Roger Goodell’s strong comments about Deshaun Watson could be used against NFL in federal court

As the Miranda warnings explain, Anything you say can and will be used against you. That concept applies in plenty of other legal contexts and settings.

When it comes to the blunt, candid comments made by NFL Commissioner Roger Goodell on Tuesday regarding Browns quarterback Deshaun Watson, a question has emerged as to whether Goodell’s remarks will be repeated by the NFL Players Association in any eventual legal battle regarding the inevitable suspension imposed on Watson by appeals officer Peter Harvey.

Why wouldn’t they be? Goodell’s comments could be characterized as an effort to send a strong and clear message to Harvey, who surely wants to retain his relationship with the league and who will be inclined to give Goodell what Harvey thinks Goodell wants. Goodell is trying to tip the scales of in-house justice his way by making sure the judge knows what he who butters the judge’s bread would like to see happen.

That said, Harvey already knows what Goodell wants. The league consistently has been seeking a suspension of at least one calendar year in duration. As the preseason opener approaches and the prospect looms of Watson playing in an NFL game for the first time since the conclusion of the 2020 regular season, Harvey undoubtedly realizes that Goodell wants Watson to be blocked from doing so.

Goodell could have handled the appeal himself, ensuring that he’d get what he wants. But since he knows Harvey will give Goodell what he wants anyway, why not build in a layer of insulation if he knows he’ll get the same result he would have secured if he had done it himself?

“There were multiple violations here, and they were egregious an it was predatory behavior,” Goodell told reporters regarding Watson. Egregious. Predatory. How will Watson not be suspended for a full year?

Would it have made more sense for Goodell to say something like, “We’ll defer comment until the legal process ends”? Sure. But legal niceties must be balanced against P.R. realities. Beyond those Browns fans who struggle (and understandably so) to separate their rooting interests from the question of whether Watson has had a full and proper reckoning, most NFL fans want to see Watson suspended for a full year. Last week, a PFT Twitter poll that asked for the preferred length of suspension with the choices being six games, eight games, 12 games, and a full season, nearly 71 percent responded by selecting the longest duration.

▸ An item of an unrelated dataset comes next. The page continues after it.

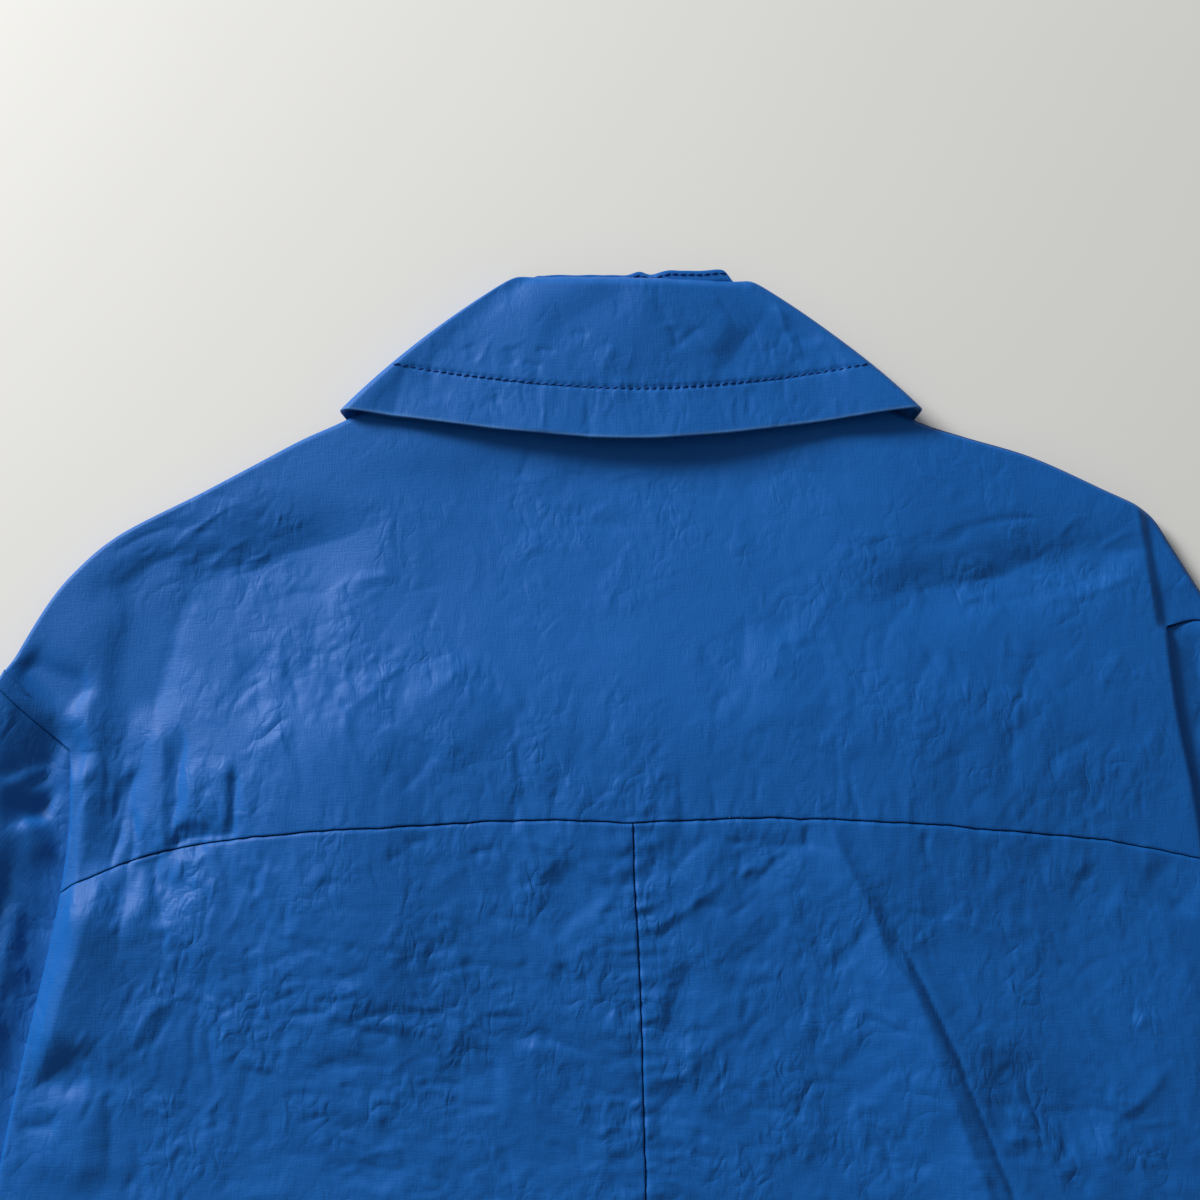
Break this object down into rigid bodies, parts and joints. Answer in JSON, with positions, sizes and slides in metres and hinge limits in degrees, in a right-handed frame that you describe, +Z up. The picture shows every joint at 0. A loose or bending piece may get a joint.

The NFL is sensitive to this reality. Although some have accused the NFL of being overly concerned with optics, the entire Personal Conduct Policy is based on optics. The vast majority of American employers don’t (and shouldn’t) care about off-duty behavior. The NFL, with the agreement of the NFL Players Association, does. It has to. Fans who are expected to devote money and time to the product expect that action will be taken against players who misbehave, even when the misbehavior has nothing to do with the NFL. (Of course, in this case, Watson used his status as an NFL quarterback to secure massages that he tried to flip into sexual encounters. That will not help him on appeal.)

There’s an obvious disconnect between law and optics. It’s why four violations, within the four corners of the Personal Conduct Policy, become 24 (and up to 66) within the minds of anyone and everyone who has been paying attention. That’s another reason why the NFL will throw the book at Watson. The league knows it’s 24 (and up to 66). Harvey knows it, too. The federal judge who presides over the case, if/when there is one, will know it, too.

Maybe that’s why Goodell said what he said. Why he doesn’t care if his words are repeated in court as part of an argument that Harvey was partial or biased or whatever. Four is really 24, and is as many as 66. Everybody knows it. And it will be difficult for anyone to set it aside.